As PCC, I’ll be actively seeking out conversations with residents across Sussex to understand those neighbourhood priorities and encouraging a hands-on listening approach across the force.
How do you think Sussex Police can balance the policing needs of its busy urban areas without neglecting country villages?
It’s about getting smarter, more targeted and fairer.
We need to stop wasting police time on disproportionate stop and searches of young black men or on people found in possession of very small amounts of soft drugs and employ more responsive rural crime specialists, for example.
But this is partly about demanding a bigger pie than simply dividing up the existing one.
Another four years with a Tory PCC, unwilling to stand up against Tory government cuts, isn’t going to deliver that. I’ll fight for the resourcing for Sussex that we really need.
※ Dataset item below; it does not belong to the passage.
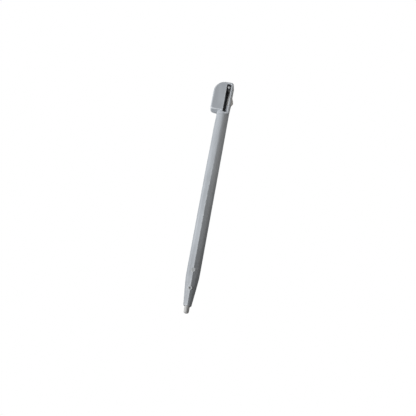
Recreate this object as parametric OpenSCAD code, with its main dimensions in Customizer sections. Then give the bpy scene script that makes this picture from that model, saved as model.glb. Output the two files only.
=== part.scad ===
// Hand-held touch-screen stylus: a faceted hollow barrel with a pressed-in nib at one end and a
// flat overhanging head at the other. A springy leaf in the head's slot carries a detent nub,
// which stands out through the side wall and clicks into a stylus holder.
// It lies on its back: +Y runs from the nib to the head, +Z is the side with the slot.

/* [Overall] */
// Whole length, nib tip to top of head
total_l = 87; // [85:0.1:90]
// Barrel size, ridge to ridge
barrel_d = 4.78; // [4.5:0.02:4.8]

/* [Nose and nib] */
// Diameter of the nib
nib_d = 1.82; // [1.8:0.02:2]
// Length of nib that shows
nib_out = 2.5; // [2.4:0.05:3.4]
// Length of nib shank inside the barrel
nib_shank_l = 14.8; // [14:0.1:16]
// Radius at the edge of the nib's end
nib_tip_r = 0.7; // [0.3:0.05:0.9]
// Diameter across the ridges at the nose's end
nose_end_d = 2.84; // [2.8:0.02:3.2]
// Length of the tapered nose
nose_l = 10.25; // [9.5:0.05:11]
// Diameter of the two dowels that hold the nib
dowel_d = 0.9; // [0.8:0.02:1]
// Diameter of the dowels' round heads
dowel_head_d = 1.5; // [1.3:0.02:1.6]
// Length of each dowel
dowel_l = 3.1; // [2.9:0.05:3.2]
// Distance of the lower dowel from the nib tip
low_dowel_y = 8.5; // [7.5:0.05:9]
// Distance of the upper dowel from the nib tip
high_dowel_y = 14.85; // [14:0.05:15.5]

/* [Head] */
// Length of the head on its overhanging side
head_l = 11.25; // [10.8:0.05:11.4]
// Reach of the head's overhanging side from the barrel axis
head_reach = 4.6; // [4.4:0.05:5]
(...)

How committed are you to ensuring that the police enforce the 2004 Hunting Act?
I’m very committed. There is no excuse for those who would flout the law in order to barbarically abuse wild animals.
How will you tackle drug-related crime?
The evidence is clear that the criminalisation of the drug trade does little to address the harms of abuse, directs major profits to violent organised criminal gangs, drains significant police resources and leaves significant numbers of casual users with a criminal record that harms their life chances.
The Green Party believes in a legalised and regulated system.
As PCC, I would seek to explore how we can direct resources towards tackling the violent and exploitative practices of organised crime (such as county lines) and focus on treating the harm done by drugs to some users as a public health issue.